Resources

People often ask me "How did you learn how to hack?" The answer: by reading. This page is a collection of the blog posts and other articles that I have accumulated over the years of my journey. Enjoy!

C stdlib isn't threadsafe and even safe Rust didn't save us- 1594

EdgeDBPosted 1 Year Ago
  • The authors of this post are porting significant amount of networking code in EdgeDB from Python to Rust. While doing this, they have ran into a lot of interesting issues, including this post. While trying the port, they noticed that it always failed on ARM64 CI runners but nothing else.
  • The CI runner appeared to hang for a while then stop. Upon logging onto the CI box, they noticed that the program had actually crashed but this was detected by the runner. They noticed a coredump, which indicated something weird had happened.

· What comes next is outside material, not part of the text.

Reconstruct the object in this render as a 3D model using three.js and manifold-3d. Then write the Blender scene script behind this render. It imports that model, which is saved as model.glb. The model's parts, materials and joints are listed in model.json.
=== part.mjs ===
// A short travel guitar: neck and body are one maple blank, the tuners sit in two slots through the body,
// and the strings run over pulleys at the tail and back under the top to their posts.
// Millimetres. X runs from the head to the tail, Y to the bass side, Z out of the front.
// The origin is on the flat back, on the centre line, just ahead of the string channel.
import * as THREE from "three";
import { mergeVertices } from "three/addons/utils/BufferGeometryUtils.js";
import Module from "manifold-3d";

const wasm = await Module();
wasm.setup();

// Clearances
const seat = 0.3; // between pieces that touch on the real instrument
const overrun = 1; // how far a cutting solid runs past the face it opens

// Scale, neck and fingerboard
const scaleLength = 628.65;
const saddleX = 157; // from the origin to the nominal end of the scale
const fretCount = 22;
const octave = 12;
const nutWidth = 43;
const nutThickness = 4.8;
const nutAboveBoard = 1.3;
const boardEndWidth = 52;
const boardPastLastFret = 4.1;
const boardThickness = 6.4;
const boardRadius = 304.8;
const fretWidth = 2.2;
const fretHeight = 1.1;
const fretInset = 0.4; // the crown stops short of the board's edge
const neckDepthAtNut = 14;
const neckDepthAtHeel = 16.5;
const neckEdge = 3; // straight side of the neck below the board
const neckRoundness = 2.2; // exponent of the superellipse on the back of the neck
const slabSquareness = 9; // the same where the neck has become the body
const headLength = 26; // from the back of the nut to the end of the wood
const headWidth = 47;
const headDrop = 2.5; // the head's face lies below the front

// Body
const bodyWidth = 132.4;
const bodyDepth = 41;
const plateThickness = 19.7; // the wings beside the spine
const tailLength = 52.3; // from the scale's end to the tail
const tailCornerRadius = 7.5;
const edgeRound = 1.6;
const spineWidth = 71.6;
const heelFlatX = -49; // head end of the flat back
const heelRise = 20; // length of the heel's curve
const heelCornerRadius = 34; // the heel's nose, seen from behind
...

  • They loaded the coredump into GDB and noticed that it was a crash within the Rust getenv() function. The function is crashing when loading a byte from environment variables. It was attempting to load data from an invalid memory location. Why is Libc crashing!?
  • One of their co-workers dropped a line: getenv isn't threadsafe. From looking at the crash dump, it was clear that while this process was reading the environment variables, another one had write to them. In all likelihood, the memory safe for the env vars was too small so it was reallocated to be bigger. However, the other code was still reading from this.

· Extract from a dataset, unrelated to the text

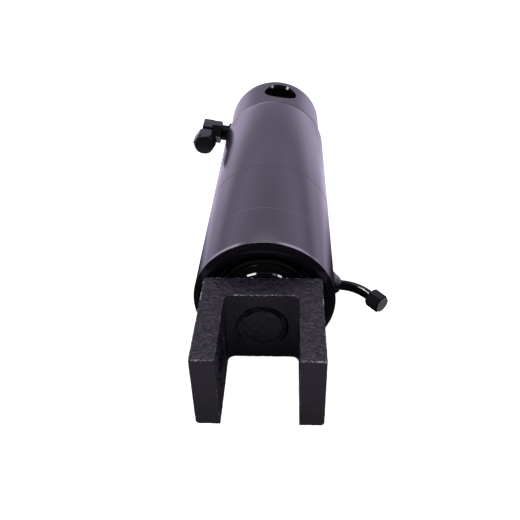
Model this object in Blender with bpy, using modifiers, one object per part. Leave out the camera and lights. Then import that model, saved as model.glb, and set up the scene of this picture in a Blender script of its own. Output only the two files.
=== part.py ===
"""Double-acting welded hydraulic cylinder, lying on its barrel with the rod drawn in.

Metres, +Z up. The origin is the centre of the rear cap's flat end, and the barrel runs from it along -Y
to the clevis. A station is a distance from that end along -Y. The barrel, with its ports and its rear pin
hole, is rolled a few degrees about its axis, while the clevis on the rod stands level.
"""

import math

import bmesh
import bpy
from mathutils import Matrix, Vector

# Clearances
GAP = 0.0003
RUNNING_GAP = 0.0004
STOP_GAP = 0.0015

# Barrel tube
BORE = 0.100
BARREL_WALL = 0.010
TUBE_LENGTH = 0.306
MOUTH_CHAMFER_DEPTH = 0.004
MOUTH_CHAMFER_WIDTH = 0.005
BORE_LEAD_IN = 0.001
SEAM_CHAMFER = 0.0015
BARREL_ROLL = math.radians(8.5)

# Rear cap
CAP_STEP = 0.003
CAP_LENGTH = 0.077
CAP_RIM_CHAMFER = 0.0025
SPIGOT_LENGTH = 0.014
SPIGOT_CHAMFER = 0.0015
REAR_PIN_HOLE = 0.040
REAR_PIN_SETBACK = 0.0345
PIN_HOLE_CHAMFER = 0.0015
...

  • The variables associated with the crash were in OPEN SSL. In their code, they were using openssl to probe for packets, which was the offending code. Since they are using a combination of Python and Rust, Rust didn't think that an unsafe operation was happening.
  • To fix the bug, they moved from rust-native-tls and used the rustls instead. By calling try_init_ssl_cert_env_vars from Python, a global lock would prevent this race condition. Looking forward, Rust is marking the environment-setter functions unsafe and glibc has tried making getenv more thread-safe.
  • Why does this only happen on ARM? The crash occurs in a call to realloc within setenv. To hit this code path, the environmental variables need to line up just write for the realloc to cause issues in getenv(). Given this information, they're pretty lucky that they found this at all.
  • Personally, a really good read. Learning about debugging techniques and interesting bugs is fun!